To look at what the character's emotions will look like in game, just click on the image to have a look. Now, to apply that emotion to the character, all you need to do this is this

char judge e=surprised

"Mr Wright, you suck."

And then this will bring up an image of the judge looking surprised and saying that you suck.

Note that I wrote the exact emotion, "surprised". You have to state the exact name of the emotion or PyWright will flounder around trying to find something that doesn't exist.

But how about the judge staring?

char judge e=surprised(blink)

pause 60 script

char judge e=surprised
"Just now, I was speechless. You suck, Mr Wright."

adding the (blink) bracket will make the judge just stare at you, blinking and saying nothing.

note the pause command? To freeze the game momentarily, just write pause and a number. The number will represent the time taken for the game to freeze.

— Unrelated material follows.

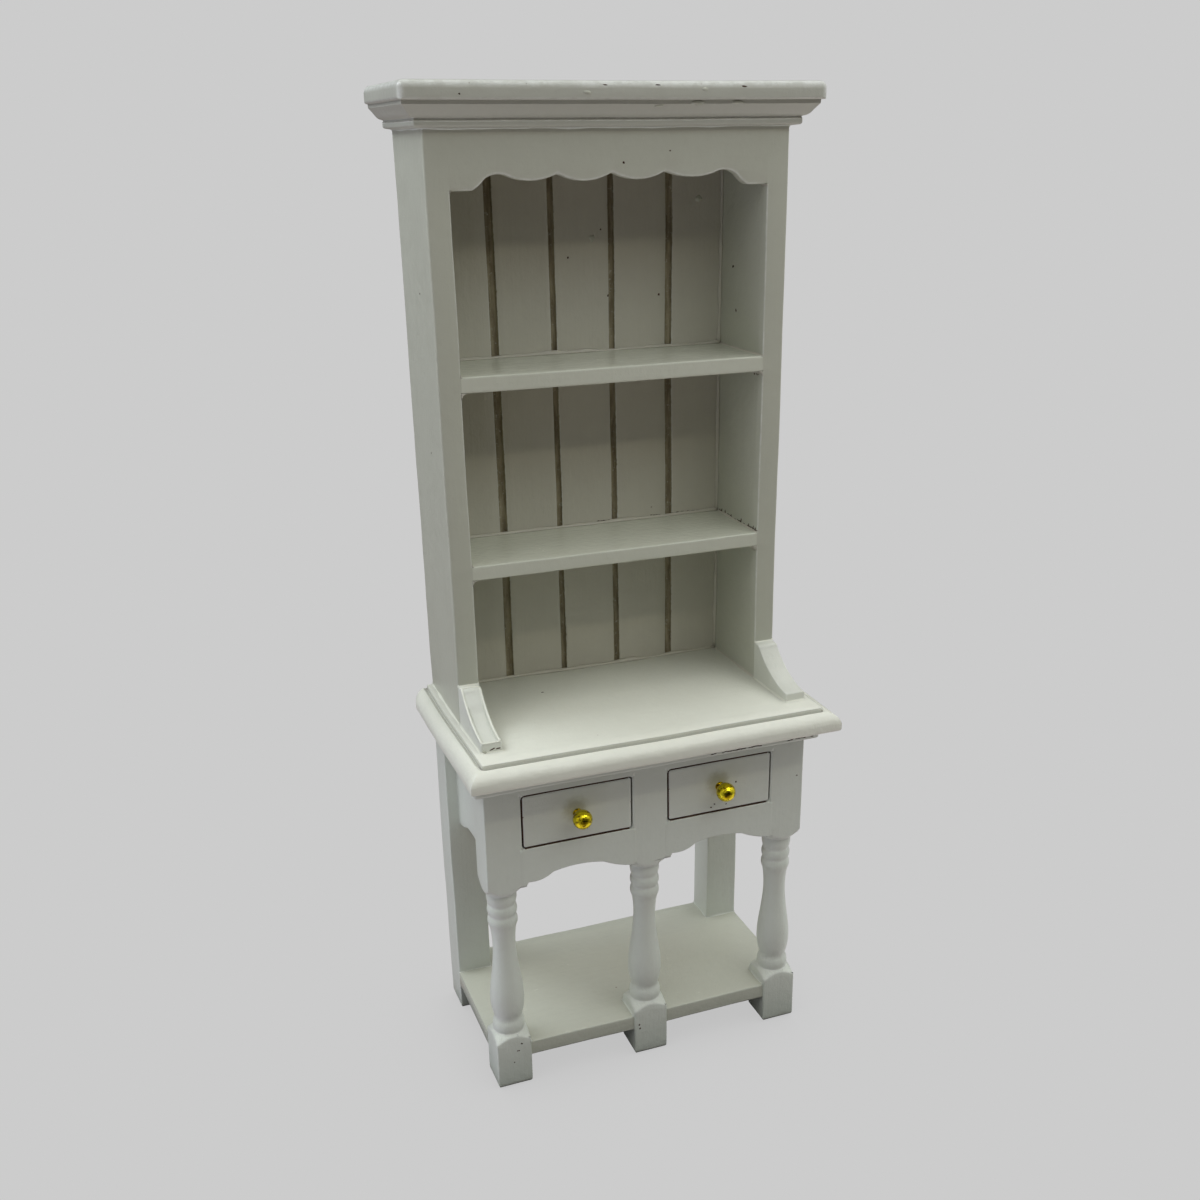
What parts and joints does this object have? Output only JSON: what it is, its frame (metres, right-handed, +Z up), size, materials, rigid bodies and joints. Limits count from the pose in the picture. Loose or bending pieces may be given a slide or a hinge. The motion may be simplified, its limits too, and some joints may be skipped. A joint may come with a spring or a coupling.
{
  "type": "miniature dresser bookcase",
  "caption": "White painted dolls house dresser: hutch with shelves and grooved back over a base with sliding drawers, turned front legs and a pot board.",
  "frame": {"origin": "floor level at the centre of the footprint, which is also the plane of the front of the hutch", "axes": "+Z up from the feet to the top board, +X to the object's right as seen from the front, -Y out of the front where the drawers open"},
  "size_m": [0.0728, 0.0432, 0.18],
  "materials": {
    "white_paint": "hand-brushed satin off-white paint over fine wood, soft rounded edges",
    "panel_paint": "satin off-white paint, with bare brown wood showing in the grooves",
    "bare_wood": "unpainted fine-grained wood",
    "gold_plating": "polished gold-coloured plating"
  },
  "bodies": {
    "carcass": {"back_rail": "white_paint", "bottom_shelf": "white_paint", "cornice_front_moulding": "white_paint", "cornice_left_moulding": "white_paint", "cornice_right_moulding": "white_paint", "cornice_top_board": "white_paint", "counter_subtop": "white_paint", "counter_top": "white_paint", "dust_board": "bare_wood", "front_left_apron": "white_paint", "front_left_leg": "white_paint", "front_left_top_rail": "white_paint", "front_middle_leg": "white_paint", "front_right_apron": "white_paint", "front_right_leg": "white_paint", "front_right_top_rail": "white_paint", "hutch_back_panel": "panel_paint", "hutch_left_side": "white_paint", "hutch_right_side": "white_paint", "hutch_valance": "white_paint", "left_counter_bracket": "white_paint", "left_drawer_guide": "bare_wood", "left_side_rail": "white_paint", "lower_shelf": "white_paint", "middle_drawer_guide": "bare_wood", "rear_left_leg": "white_paint", "rear_right_leg": "white_paint", "right_counter_bracket": "white_paint", "right_drawer_guide": "bare_wood", "right_side_rail": "white_paint", "upper_shelf": "white_paint"},
    "left_drawer": {"left_drawer_back": "bare_wood", "left_drawer_bottom": "bare_wood", "left_drawer_front": "white_paint", "left_drawer_knob": "gold_plating", "left_drawer_left_side": "bare_wood", "left_drawer_right_side": "bare_wood"},
    "right_drawer": {"right_drawer_back": "bare_wood", "right_drawer_bottom": "bare_wood", "right_drawer_front": "white_paint", "right_drawer_knob": "gold_plating", "right_drawer_left_side": "bare_wood", "right_drawer_right_side": "bare_wood"}
  },
  "joints": [
    {"name": "left_drawer_slide", "type": "slide", "parent": "carcass", "child": "left_drawer", "axis": [0, -1, 0], "range_m": [0, 0.02]},
    {"name": "right_drawer_slide", "type": "slide", "parent": "carcass", "child": "right_drawer", "axis": [0, -1, 0], "range_m": [0, 0.02]}
  ]
}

The conversion rate? 1=1/60 of a second. So if I write "pause 60" it'll freeze the game for one second. What I

Note that I added the word "script" There are several methods of pausing. If I just write "pause 60" it'll pause teh WHOLE game. If I write "pause 60 script" it'll pause the script but not the animation.

For example, if I wrote "pause 60" then the judge will freeze along with the game. If I wrote "pause 60 script" then the judge will continue to blink, but PyWright will stop reading the script for one second before continuing.